- **Work to complete**
Pull out from the material below all lines with "objects".

- **Data lines**
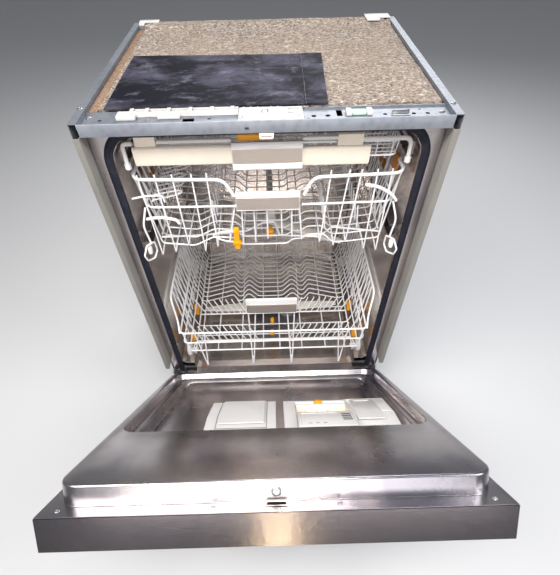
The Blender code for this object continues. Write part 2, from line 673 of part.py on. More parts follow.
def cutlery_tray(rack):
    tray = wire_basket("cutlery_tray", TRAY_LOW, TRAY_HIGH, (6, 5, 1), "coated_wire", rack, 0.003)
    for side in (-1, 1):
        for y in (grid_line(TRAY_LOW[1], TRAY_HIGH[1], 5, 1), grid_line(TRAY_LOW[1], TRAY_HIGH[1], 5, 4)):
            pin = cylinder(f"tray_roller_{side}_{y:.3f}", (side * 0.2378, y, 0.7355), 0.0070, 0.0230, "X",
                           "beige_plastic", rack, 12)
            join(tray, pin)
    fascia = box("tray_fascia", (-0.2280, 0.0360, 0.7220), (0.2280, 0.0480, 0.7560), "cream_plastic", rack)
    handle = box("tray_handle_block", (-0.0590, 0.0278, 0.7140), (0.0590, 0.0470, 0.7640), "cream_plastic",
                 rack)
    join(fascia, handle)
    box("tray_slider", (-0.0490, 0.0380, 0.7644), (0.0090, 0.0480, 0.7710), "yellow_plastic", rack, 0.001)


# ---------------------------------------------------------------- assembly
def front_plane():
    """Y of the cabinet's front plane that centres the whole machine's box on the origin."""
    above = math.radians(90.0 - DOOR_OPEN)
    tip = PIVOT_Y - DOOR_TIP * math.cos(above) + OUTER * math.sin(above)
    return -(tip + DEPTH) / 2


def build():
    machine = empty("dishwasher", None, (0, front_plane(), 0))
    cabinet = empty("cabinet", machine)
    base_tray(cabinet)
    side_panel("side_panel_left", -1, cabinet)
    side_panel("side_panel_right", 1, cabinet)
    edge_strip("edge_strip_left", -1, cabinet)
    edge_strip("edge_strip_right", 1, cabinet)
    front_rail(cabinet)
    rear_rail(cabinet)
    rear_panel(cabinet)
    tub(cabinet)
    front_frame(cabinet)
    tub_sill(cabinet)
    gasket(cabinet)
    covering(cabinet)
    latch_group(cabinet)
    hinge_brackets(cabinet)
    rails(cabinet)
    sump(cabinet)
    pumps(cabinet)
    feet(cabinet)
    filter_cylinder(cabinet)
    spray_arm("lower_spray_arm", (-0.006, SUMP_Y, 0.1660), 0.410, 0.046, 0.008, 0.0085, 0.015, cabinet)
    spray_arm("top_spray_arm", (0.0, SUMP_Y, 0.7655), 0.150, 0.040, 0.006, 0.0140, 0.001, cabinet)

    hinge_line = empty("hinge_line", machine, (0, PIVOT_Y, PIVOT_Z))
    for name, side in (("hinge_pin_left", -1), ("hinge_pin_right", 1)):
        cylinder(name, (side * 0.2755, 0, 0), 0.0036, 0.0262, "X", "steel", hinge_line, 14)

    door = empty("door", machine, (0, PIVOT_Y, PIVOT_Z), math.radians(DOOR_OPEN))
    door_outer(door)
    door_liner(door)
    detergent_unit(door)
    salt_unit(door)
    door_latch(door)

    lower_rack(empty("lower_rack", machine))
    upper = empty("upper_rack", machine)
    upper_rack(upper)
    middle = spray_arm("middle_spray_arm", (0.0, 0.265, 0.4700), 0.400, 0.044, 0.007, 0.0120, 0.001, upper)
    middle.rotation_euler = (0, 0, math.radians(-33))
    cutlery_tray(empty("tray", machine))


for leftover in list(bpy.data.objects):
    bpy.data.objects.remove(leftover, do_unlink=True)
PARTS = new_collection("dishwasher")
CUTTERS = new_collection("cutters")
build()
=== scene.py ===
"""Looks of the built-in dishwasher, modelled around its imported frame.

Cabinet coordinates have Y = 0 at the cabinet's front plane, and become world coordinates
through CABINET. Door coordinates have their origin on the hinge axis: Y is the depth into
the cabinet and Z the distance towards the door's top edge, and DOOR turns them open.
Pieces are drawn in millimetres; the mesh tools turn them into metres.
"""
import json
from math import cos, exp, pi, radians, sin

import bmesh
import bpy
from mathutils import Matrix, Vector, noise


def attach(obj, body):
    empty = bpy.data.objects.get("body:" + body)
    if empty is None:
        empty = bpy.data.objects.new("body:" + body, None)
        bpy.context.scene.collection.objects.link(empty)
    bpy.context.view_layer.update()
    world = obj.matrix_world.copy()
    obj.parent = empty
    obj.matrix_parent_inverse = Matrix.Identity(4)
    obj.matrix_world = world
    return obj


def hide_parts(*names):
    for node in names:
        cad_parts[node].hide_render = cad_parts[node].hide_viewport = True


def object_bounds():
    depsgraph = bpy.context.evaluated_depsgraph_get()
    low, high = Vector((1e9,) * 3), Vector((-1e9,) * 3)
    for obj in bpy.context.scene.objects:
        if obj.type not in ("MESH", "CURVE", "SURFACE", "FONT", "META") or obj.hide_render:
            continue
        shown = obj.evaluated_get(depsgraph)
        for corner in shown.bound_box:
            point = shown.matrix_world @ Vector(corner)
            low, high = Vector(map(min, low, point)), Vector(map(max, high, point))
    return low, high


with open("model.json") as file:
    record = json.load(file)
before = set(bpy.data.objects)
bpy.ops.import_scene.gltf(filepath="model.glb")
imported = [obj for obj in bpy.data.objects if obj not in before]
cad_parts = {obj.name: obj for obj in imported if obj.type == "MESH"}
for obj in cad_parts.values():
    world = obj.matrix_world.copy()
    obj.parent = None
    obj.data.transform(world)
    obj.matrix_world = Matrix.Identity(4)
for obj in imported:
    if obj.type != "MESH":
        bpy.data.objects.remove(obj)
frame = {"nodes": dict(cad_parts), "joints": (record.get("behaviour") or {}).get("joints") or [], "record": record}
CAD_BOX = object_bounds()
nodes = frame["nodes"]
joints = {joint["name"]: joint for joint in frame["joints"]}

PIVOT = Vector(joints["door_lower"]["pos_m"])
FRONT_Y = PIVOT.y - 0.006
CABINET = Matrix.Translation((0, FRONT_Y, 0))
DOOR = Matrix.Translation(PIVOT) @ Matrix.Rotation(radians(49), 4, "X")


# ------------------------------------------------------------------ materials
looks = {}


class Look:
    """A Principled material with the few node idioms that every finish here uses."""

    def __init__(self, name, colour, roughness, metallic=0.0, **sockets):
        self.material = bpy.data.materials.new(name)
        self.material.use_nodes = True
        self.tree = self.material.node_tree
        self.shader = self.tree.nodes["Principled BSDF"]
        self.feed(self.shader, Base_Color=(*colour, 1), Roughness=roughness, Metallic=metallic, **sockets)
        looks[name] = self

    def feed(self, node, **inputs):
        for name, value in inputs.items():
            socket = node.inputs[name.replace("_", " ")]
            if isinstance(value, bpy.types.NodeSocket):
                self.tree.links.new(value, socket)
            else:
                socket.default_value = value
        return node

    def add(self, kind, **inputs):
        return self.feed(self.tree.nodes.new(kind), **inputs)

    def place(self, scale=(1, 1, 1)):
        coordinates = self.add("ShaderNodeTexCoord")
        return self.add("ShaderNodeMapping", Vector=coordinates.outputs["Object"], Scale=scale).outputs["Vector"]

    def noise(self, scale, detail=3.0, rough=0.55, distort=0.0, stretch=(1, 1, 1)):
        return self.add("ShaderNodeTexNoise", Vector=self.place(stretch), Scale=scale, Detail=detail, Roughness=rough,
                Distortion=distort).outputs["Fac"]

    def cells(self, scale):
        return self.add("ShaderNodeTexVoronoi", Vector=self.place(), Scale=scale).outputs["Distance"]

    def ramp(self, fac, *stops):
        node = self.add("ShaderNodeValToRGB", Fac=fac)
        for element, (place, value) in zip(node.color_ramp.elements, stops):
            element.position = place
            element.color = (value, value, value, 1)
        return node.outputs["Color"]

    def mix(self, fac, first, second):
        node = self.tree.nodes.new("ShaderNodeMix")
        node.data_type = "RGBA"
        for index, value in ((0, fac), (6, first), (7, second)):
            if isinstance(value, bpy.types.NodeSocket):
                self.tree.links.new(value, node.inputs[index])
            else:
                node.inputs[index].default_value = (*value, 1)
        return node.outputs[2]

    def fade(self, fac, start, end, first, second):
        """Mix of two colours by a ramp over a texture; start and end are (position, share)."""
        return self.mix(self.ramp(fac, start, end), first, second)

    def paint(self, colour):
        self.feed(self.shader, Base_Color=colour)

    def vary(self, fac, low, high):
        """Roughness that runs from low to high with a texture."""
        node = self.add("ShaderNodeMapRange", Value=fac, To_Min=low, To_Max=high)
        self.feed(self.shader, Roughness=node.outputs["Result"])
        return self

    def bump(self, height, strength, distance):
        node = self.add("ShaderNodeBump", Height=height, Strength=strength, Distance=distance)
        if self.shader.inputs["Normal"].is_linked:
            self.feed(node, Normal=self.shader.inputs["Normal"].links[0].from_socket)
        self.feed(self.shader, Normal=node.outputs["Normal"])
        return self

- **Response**
for leftover in list(bpy.data.objects):
    bpy.data.objects.remove(leftover, do_unlink=True)
    empty = bpy.data.objects.get("body:" + body)
        empty = bpy.data.objects.new("body:" + body, None)
        bpy.context.scene.collection.objects.link(empty)
    for obj in bpy.context.scene.objects:
before = set(bpy.data.objects)
imported = [obj for obj in bpy.data.objects if obj not in before]
        bpy.data.objects.remove(obj)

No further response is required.